** Data section **
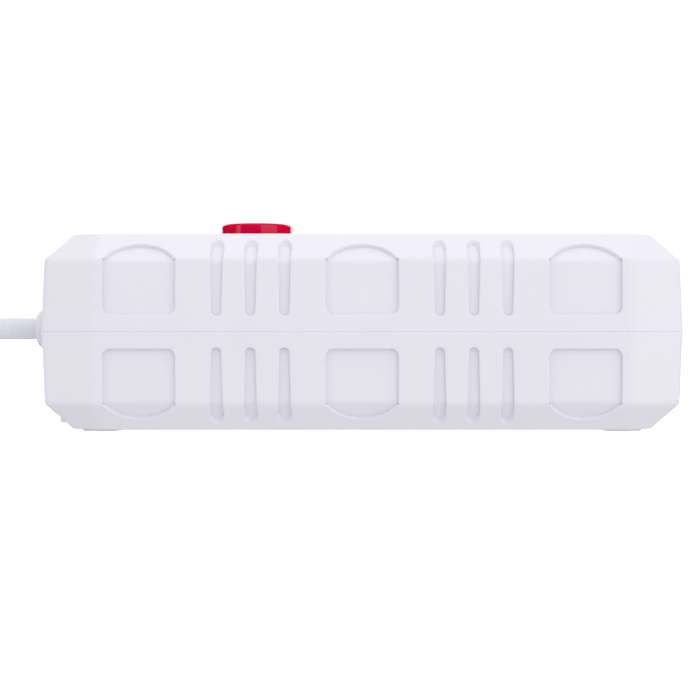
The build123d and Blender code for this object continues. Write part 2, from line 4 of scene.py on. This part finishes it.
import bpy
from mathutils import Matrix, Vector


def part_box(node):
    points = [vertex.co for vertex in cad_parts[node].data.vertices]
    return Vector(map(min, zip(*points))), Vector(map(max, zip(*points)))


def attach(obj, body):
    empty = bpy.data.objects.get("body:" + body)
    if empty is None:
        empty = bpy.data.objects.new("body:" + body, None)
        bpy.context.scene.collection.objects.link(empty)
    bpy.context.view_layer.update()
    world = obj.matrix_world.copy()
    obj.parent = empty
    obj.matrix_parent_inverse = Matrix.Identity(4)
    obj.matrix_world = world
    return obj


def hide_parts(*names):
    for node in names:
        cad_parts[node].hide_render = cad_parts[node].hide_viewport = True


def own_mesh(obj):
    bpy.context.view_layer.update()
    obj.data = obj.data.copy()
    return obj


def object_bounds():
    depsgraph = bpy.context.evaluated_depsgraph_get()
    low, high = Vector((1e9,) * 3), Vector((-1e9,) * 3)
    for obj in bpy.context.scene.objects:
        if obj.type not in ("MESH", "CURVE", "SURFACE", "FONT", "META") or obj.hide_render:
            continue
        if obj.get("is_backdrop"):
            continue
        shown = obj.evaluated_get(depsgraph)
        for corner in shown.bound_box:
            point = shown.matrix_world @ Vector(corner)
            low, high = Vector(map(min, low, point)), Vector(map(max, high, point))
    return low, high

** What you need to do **
Without changing a word, restate the whole listing.

** Written response **
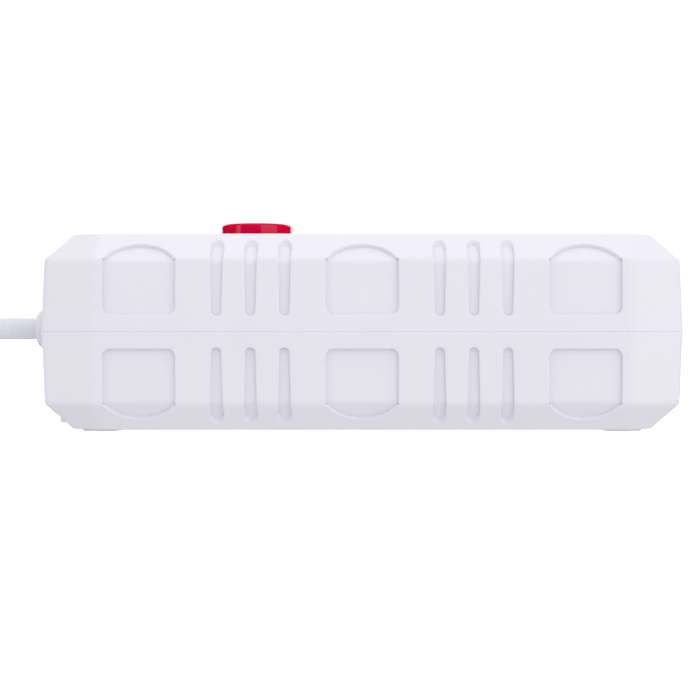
The build123d and Blender code for this object continues. Write part 2, from line 4 of scene.py on. This part finishes it.
import bpy
from mathutils import Matrix, Vector


def part_box(node):
    points = [vertex.co for vertex in cad_parts[node].data.vertices]
    return Vector(map(min, zip(*points))), Vector(map(max, zip(*points)))


def attach(obj, body):
    empty = bpy.data.objects.get("body:" + body)
    if empty is None:
        empty = bpy.data.objects.new("body:" + body, None)
        bpy.context.scene.collection.objects.link(empty)
    bpy.context.view_layer.update()
    world = obj.matrix_world.copy()
    obj.parent = empty
    obj.matrix_parent_inverse = Matrix.Identity(4)
    obj.matrix_world = world
    return obj


def hide_parts(*names):
    for node in names:
        cad_parts[node].hide_render = cad_parts[node].hide_viewport = True


def own_mesh(obj):
    bpy.context.view_layer.update()
    obj.data = obj.data.copy()
    return obj


def object_bounds():
    depsgraph = bpy.context.evaluated_depsgraph_get()
    low, high = Vector((1e9,) * 3), Vector((-1e9,) * 3)
    for obj in bpy.context.scene.objects:
        if obj.type not in ("MESH", "CURVE", "SURFACE", "FONT", "META") or obj.hide_render:
            continue
        if obj.get("is_backdrop"):
            continue
        shown = obj.evaluated_get(depsgraph)
        for corner in shown.bound_box:
            point = shown.matrix_world @ Vector(corner)
            low, high = Vector(map(min, low, point)), Vector(map(max, high, point))
    return low, high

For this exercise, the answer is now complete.